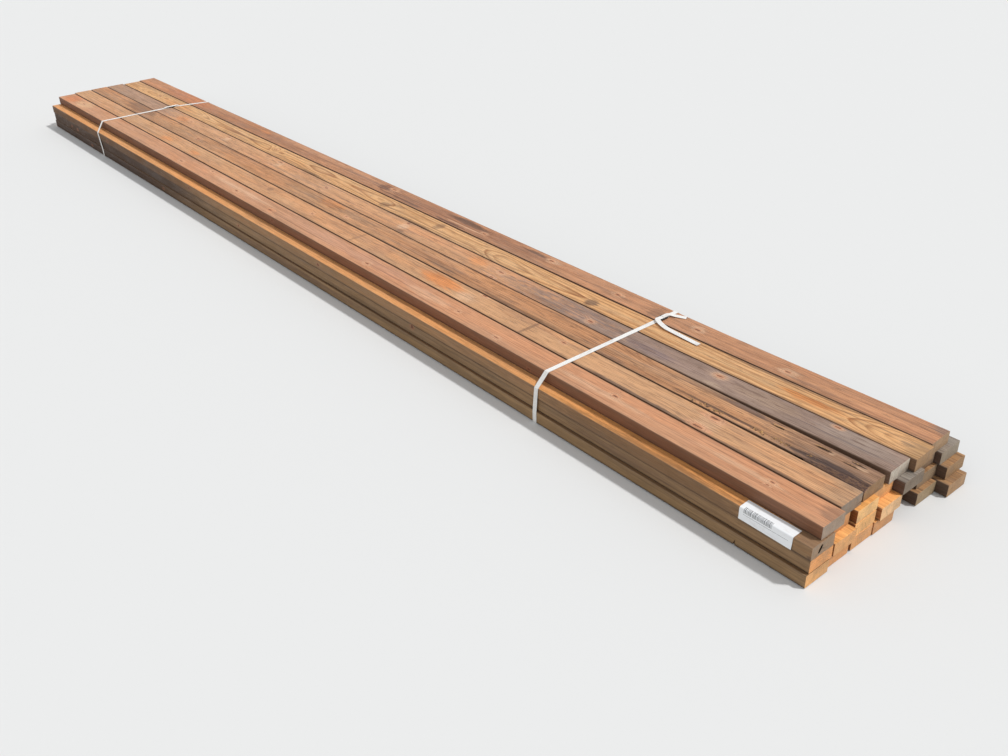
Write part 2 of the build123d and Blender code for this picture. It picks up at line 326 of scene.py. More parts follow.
def side_parts(w, given):
    """Which side of a board a point is on, and its painted shade, from its place in the board."""
    along, across, up = w.split(given["Place"])
    from_side = w.math("MINIMUM", across, w.minus(BOARD_WIDTH, across))
    from_end = w.math("MINIMUM", w.times(along, -1.0), w.plus(along, BOARD_LENGTH))
    from_face = w.math("MINIMUM", up, w.minus(BOARD_THICKNESS, up))
    soft = w.stretched(given["Place"], (6.0, 1.0, 1.0), 4.0, 0.7)
    reach = w.range(soft, 0.35, 0.7, 0.003, 0.011, False)
    return {
        "Side": w.range(from_side, 0.0008, 0.0028, 1.0, 0.0),
        "End": w.range(from_end, 0.0002, 0.0006, 1.0, 0.0),
        "Arris": w.range(w.math("MAXIMUM", from_side, from_face), 0.0, reach, 1.0, 0.0),
        # Painted shade: a soft dark band at the foot of a board's sides
        "Foot shade": w.range(up, 0.0, 0.012, 1.0, 0.0),
        # Painted shade: a dark line at the bottom of a board's sides, in its joint with the board
        # below
        "Joint shade": w.range(up, 0.0022, 0.0052, 1.0, 0.0),
    }


GROUPS = {
    name: new_group(name, inputs, fill)
    for name, inputs, fill in (
        ("Sawn wood", ("Place", "Pith", "Ring width", "Swirl", "Seed"), wood_parts),
        ("Weathering", ("Place", "Seed"), weather_parts),
        ("Knot", ("Place", "Centre", "Reach"), knot_parts),
        ("Spot", ("Place", "Centre", "Reach"), spot_parts),
        ("Board sides", ("Place",), side_parts),
    )
}

# Woods, as seen on a screen: early and late wood, the warm and the dark of their smears, and the
# side, darkened by weather and dirt and by painted shade, since sides stand in shade. Then how
# strongly the rings, the grey weathering and the dark dashes of raised grain show.
PINK_TAN = dict(
    early=(206, 154, 117), late=(176, 118, 86), warm=(218, 152, 108), dark=(150, 104, 78),
    side=(120, 79, 54), rings=0.45, grey=0.22, dashes=0.25, tone=0.1,
)
LIGHT_TAN = dict(
    early=(217, 168, 124), late=(182, 128, 88), warm=(218, 156, 108), dark=(160, 118, 88),
    side=(112, 82, 60), rings=0.8, grey=0.30, dashes=0.45, tone=0.12,
)
ROUGH_BROWN = dict(
    early=(204, 154, 112), late=(150, 102, 70), warm=(208, 144, 96), dark=(118, 88, 68),
    side=(104, 78, 60), rings=0.7, grey=0.50, dashes=0.60, tone=0.2,
)
TAN_GREY = dict(
    early=(216, 164, 120), late=(178, 124, 88), warm=(222, 156, 110), dark=(150, 114, 94),
    side=(112, 86, 68), rings=0.9, grey=0.40, dashes=0.55, tone=0.18,
)
YELLOW = dict(
    early=(227, 178, 126), late=(170, 116, 72), warm=(226, 168, 110), dark=(150, 116, 88),
    side=(104, 76, 54), rings=1.0, grey=0.28, dashes=0.45, tone=0.12,
)
ROSE = dict(
    early=(200, 146, 108), late=(152, 98, 70), warm=(208, 142, 98), dark=(112, 78, 60),
    side=(92, 64, 50), rings=0.65, grey=0.40, dashes=0.45, tone=0.16,
)
# The last number of the two front woods is painted shade that darkens their sides towards the far
# end
FRONT_EDGE = dict(
    early=(228, 166, 108), late=(198, 132, 82), warm=(232, 160, 96), dark=(182, 128, 84),
    side=(148, 116, 82), rings=0.5, grey=0.12, dashes=0.2, tone=0.1, far_shade=0.80,
)
FRONT_SIDE = dict(
    early=(128, 98, 66), late=(100, 74, 50), warm=(136, 98, 62), dark=(88, 66, 48),
    side=(151, 119, 84), rings=0.4, grey=0.12, dashes=0.2, tone=0.14, far_shade=0.95,
)
FRESH = dict(
    early=(252, 188, 118), late=(222, 146, 82), warm=(252, 180, 104), dark=(222, 160, 98),
    side=(150, 84, 44), rings=0.8, grey=0.06, dashes=0.15, tone=0.08,
)
GREYED = dict(
    early=(152, 142, 130), late=(108, 98, 90), warm=(162, 146, 128), dark=(100, 92, 88),
    side=(80, 56, 44), rings=0.7, grey=0.5, dashes=0.5, tone=0.14,
)
BROWNED = dict(
    early=(178, 136, 94), late=(122, 88, 58), warm=(184, 134, 86), dark=(108, 84, 66),
    side=(62, 46, 38), rings=0.9, grey=0.4, dashes=0.4, tone=0.14,
)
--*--
Each line must be given again exactly as written above.

Finished answer:
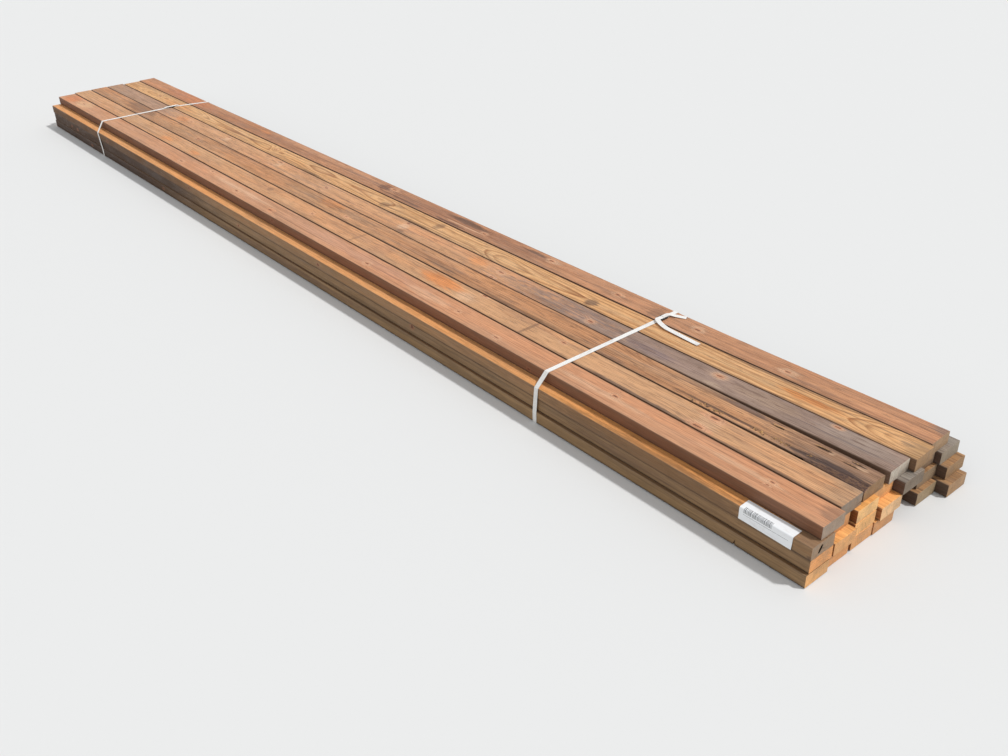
Write part 2 of the build123d and Blender code for this picture. It picks up at line 326 of scene.py. More parts follow.
def side_parts(w, given):
    """Which side of a board a point is on, and its painted shade, from its place in the board."""
    along, across, up = w.split(given["Place"])
    from_side = w.math("MINIMUM", across, w.minus(BOARD_WIDTH, across))
    from_end = w.math("MINIMUM", w.times(along, -1.0), w.plus(along, BOARD_LENGTH))
    from_face = w.math("MINIMUM", up, w.minus(BOARD_THICKNESS, up))
    soft = w.stretched(given["Place"], (6.0, 1.0, 1.0), 4.0, 0.7)
    reach = w.range(soft, 0.35, 0.7, 0.003, 0.011, False)
    return {
        "Side": w.range(from_side, 0.0008, 0.0028, 1.0, 0.0),
        "End": w.range(from_end, 0.0002, 0.0006, 1.0, 0.0),
        "Arris": w.range(w.math("MAXIMUM", from_side, from_face), 0.0, reach, 1.0, 0.0),
        # Painted shade: a soft dark band at the foot of a board's sides
        "Foot shade": w.range(up, 0.0, 0.012, 1.0, 0.0),
        # Painted shade: a dark line at the bottom of a board's sides, in its joint with the board
        # below
        "Joint shade": w.range(up, 0.0022, 0.0052, 1.0, 0.0),
    }


GROUPS = {
    name: new_group(name, inputs, fill)
    for name, inputs, fill in (
        ("Sawn wood", ("Place", "Pith", "Ring width", "Swirl", "Seed"), wood_parts),
        ("Weathering", ("Place", "Seed"), weather_parts),
        ("Knot", ("Place", "Centre", "Reach"), knot_parts),
        ("Spot", ("Place", "Centre", "Reach"), spot_parts),
        ("Board sides", ("Place",), side_parts),
    )
}

# Woods, as seen on a screen: early and late wood, the warm and the dark of their smears, and the
# side, darkened by weather and dirt and by painted shade, since sides stand in shade. Then how
# strongly the rings, the grey weathering and the dark dashes of raised grain show.
PINK_TAN = dict(
    early=(206, 154, 117), late=(176, 118, 86), warm=(218, 152, 108), dark=(150, 104, 78),
    side=(120, 79, 54), rings=0.45, grey=0.22, dashes=0.25, tone=0.1,
)
LIGHT_TAN = dict(
    early=(217, 168, 124), late=(182, 128, 88), warm=(218, 156, 108), dark=(160, 118, 88),
    side=(112, 82, 60), rings=0.8, grey=0.30, dashes=0.45, tone=0.12,
)
ROUGH_BROWN = dict(
    early=(204, 154, 112), late=(150, 102, 70), warm=(208, 144, 96), dark=(118, 88, 68),
    side=(104, 78, 60), rings=0.7, grey=0.50, dashes=0.60, tone=0.2,
)
TAN_GREY = dict(
    early=(216, 164, 120), late=(178, 124, 88), warm=(222, 156, 110), dark=(150, 114, 94),
    side=(112, 86, 68), rings=0.9, grey=0.40, dashes=0.55, tone=0.18,
)
YELLOW = dict(
    early=(227, 178, 126), late=(170, 116, 72), warm=(226, 168, 110), dark=(150, 116, 88),
    side=(104, 76, 54), rings=1.0, grey=0.28, dashes=0.45, tone=0.12,
)
ROSE = dict(
    early=(200, 146, 108), late=(152, 98, 70), warm=(208, 142, 98), dark=(112, 78, 60),
    side=(92, 64, 50), rings=0.65, grey=0.40, dashes=0.45, tone=0.16,
)
# The last number of the two front woods is painted shade that darkens their sides towards the far
# end
FRONT_EDGE = dict(
    early=(228, 166, 108), late=(198, 132, 82), warm=(232, 160, 96), dark=(182, 128, 84),
    side=(148, 116, 82), rings=0.5, grey=0.12, dashes=0.2, tone=0.1, far_shade=0.80,
)
FRONT_SIDE = dict(
    early=(128, 98, 66), late=(100, 74, 50), warm=(136, 98, 62), dark=(88, 66, 48),
    side=(151, 119, 84), rings=0.4, grey=0.12, dashes=0.2, tone=0.14, far_shade=0.95,
)
FRESH = dict(
    early=(252, 188, 118), late=(222, 146, 82), warm=(252, 180, 104), dark=(222, 160, 98),
    side=(150, 84, 44), rings=0.8, grey=0.06, dashes=0.15, tone=0.08,
)
GREYED = dict(
    early=(152, 142, 130), late=(108, 98, 90), warm=(162, 146, 128), dark=(100, 92, 88),
    side=(80, 56, 44), rings=0.7, grey=0.5, dashes=0.5, tone=0.14,
)
BROWNED = dict(
    early=(178, 136, 94), late=(122, 88, 58), warm=(184, 134, 86), dark=(108, 84, 66),
    side=(62, 46, 38), rings=0.9, grey=0.4, dashes=0.4, tone=0.14,
)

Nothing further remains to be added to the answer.